Rather than accepting Stupidparty arguments relating to the contemporary Republican Party—from an ideological perspective—being responsible for the abolition of slavery, it’s better to analyze historical facts in order to paint an accurate picture. The historical revisionists are crafty, but they’re not the sharpest tools in the shed. It’s crucial to note: the progressive faction that was responsible for the abolition of slavery no longer exists in the Republican Party, therefore, taking credit, as a political entity, for the dismantling of slavery is an outright sham – in reality, the contemporary Republican Party caters to the demands of bigots and racists. The previous notion is bolstered by Trump’s ascendancy, which is largely being fueled by xenophobia and arbitrary hate. The Party that once fought for progressive values has disappointingly devolved into a paranoid propaganda machine, intent on restricting the vote; deporting 11 million people; and denying the existence of institutional and systemic racism. To my astonishment, there are even those who defend the Southern institution of slavery under the transparent guise of state’s rights.

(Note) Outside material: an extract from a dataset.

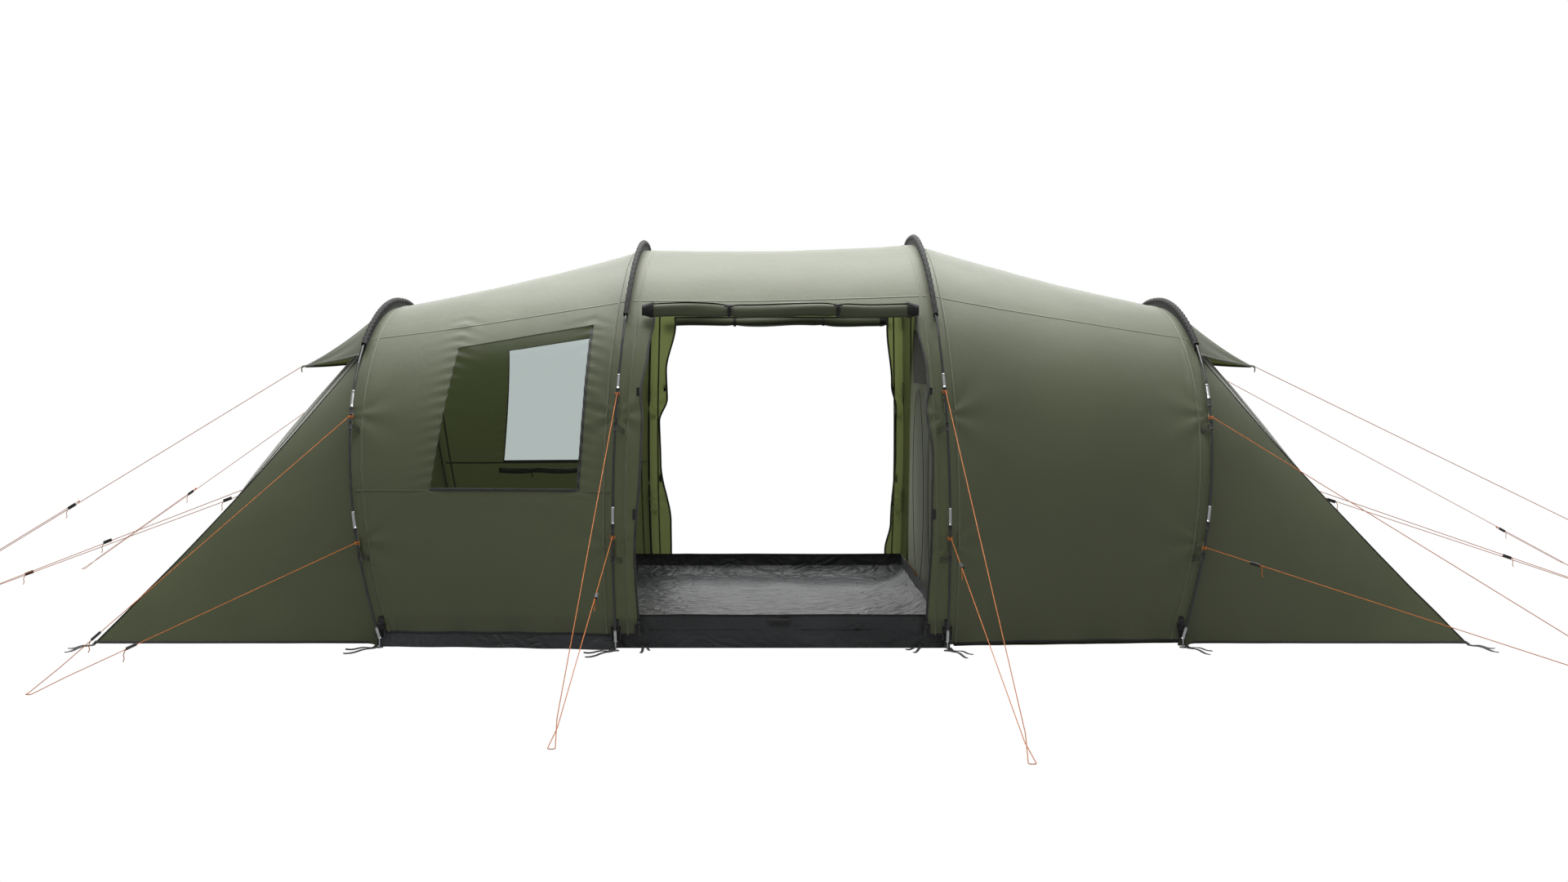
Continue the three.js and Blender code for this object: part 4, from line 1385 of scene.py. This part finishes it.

Now, the Democratic Party’s history is not immune to criticism, the Southern Democratic faction in particular, but ideological schisms transformed the Party’s ideological underpinnings to that of progressive ideals, analogous to what the Republican Party once was. So please, if you come across an individual trying to pin the abolition of slavery to conservative ideals, remember to invoke the role that progressive thought had on toppling conservative tyranny. Hopefully, once presented with these facts, they’ll dispose of this false notion and understand that the contemporary Republican Party has become the antithesis of the Party’s founding philosophy.